The first is a coherent physical interface. The Zune presented a 'squircle' touch controller with no labels and two external physical buttons above it, one for play and pause and the other marked with a back arrow. When held sideways (a mode arbitrarily determined by the video being played), the touch controller reconfigured how it worked, but the physical buttons didn't (and couldn't obviously). This changed the layout and the relationships between the buttons, making them frustratingly unintuitive for everyone but the most determined users, and doing absolutely nothing to boost Microsoft's sales.
The 4G iPod nano, like earlier iPod models, presents the familiar iPod click wheel that always works the same. Its buttons are clearly labeled, and the most common feature, scrolling up and down or across (in Cover Flow) is performed by running your finger around the circle. Held sideways, the click wheel continues to work as expected.

Apple's hardware experience really shines with the 4G's software integration. While it makes sense for a direct feedback virtual interface to change, such as the touchscreen of the iPhone and touch does when held sideways, changing the way physical buttons work between orientations is not the correct behavior. For example, if you hold your hand sideways while using a laptop trackpad, you don't want the computer trying to account for your body position and movement and changing how the mouse moves.

However, when playing certain video games, the new 4G nano presents a screen indicating that controls are remapped for compatibility. A contradiction? Not really, as when playing back music the device works the same in both orientations, but when converting into a horizontal games machine, it enters a mode that makes sense for the given game.
Hardware form factor

Apple also applied its slick industrial design savvy to enhance the new 4G nano. It returns to a iPod Mini-like metal tube design similar to the second generation nano, except that rather than being a flat oval, the latest design pinches the long edges to a smooth corner, which results in it feeling even thinner than it actually is. Not that that was necessary; the new nano is already the thinnest ever even in advance of the svelte tapering illusion of smallness.

There are two side effects of the new case being thinner at the edges. The first is a slight curve over the glass face of the screen. In seeing the leaked design specs, we worried that this would result in a TV tube-like distortion, and other critics have suggested that this will cause excessive glare, as the glass could catch light from additional angles.

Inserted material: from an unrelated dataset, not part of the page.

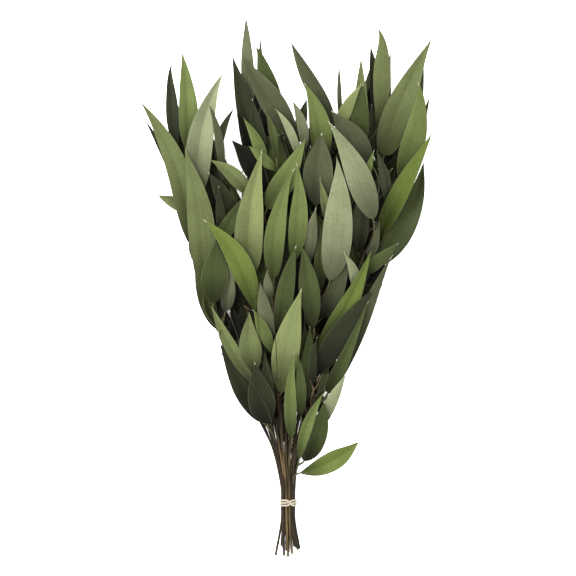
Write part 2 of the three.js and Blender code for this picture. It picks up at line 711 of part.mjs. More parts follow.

In actual use however, neither turned out to be the case. First of all, unlike a CRT tube, the nano's LCD screen is of course perfectly flat behind the curved glass. In order to see any "Coke bottle" distortion, you have to hold it at a very unnatural angle. Even from an extreme angle where you can start to see the roundness of the glass, the screen still remains clear and readable.

As for glare, while it's easy to position the nano screen in a way to pick up glare on purpose, we found that whenever we saw glare, making a very slight change to how we were holding it made it easy to remove any glare at all. In comparison, the glossy screens on MacBooks and most modern PC laptops do have a problem with glare, and there is often no way to escape from the glare without completely repositioning yourself to put the offending light source behind you. That kind of glare problem is simply not present on the new 4G nano. The only way to experience distortion or glare with the new 4G nano is to hold it at an awkwardly acute angle while being willfully obtuse.

In fact, the only problem we could imagine with the new shape is its two rounded but still butter knife sharp corners on both ends of the player. If you hold it like a stopwatch, the corners can be pointed enough to be uncomfortable in your palm. This time next week, there will no doubt be a class action lawsuit charging that the 4G nano's corners are at least as dangerous to unattended children as a spoon or perhaps a pencil. Of course, many nano users will have the device inside a case or arm strap, so this issue is also hard to get worked up about.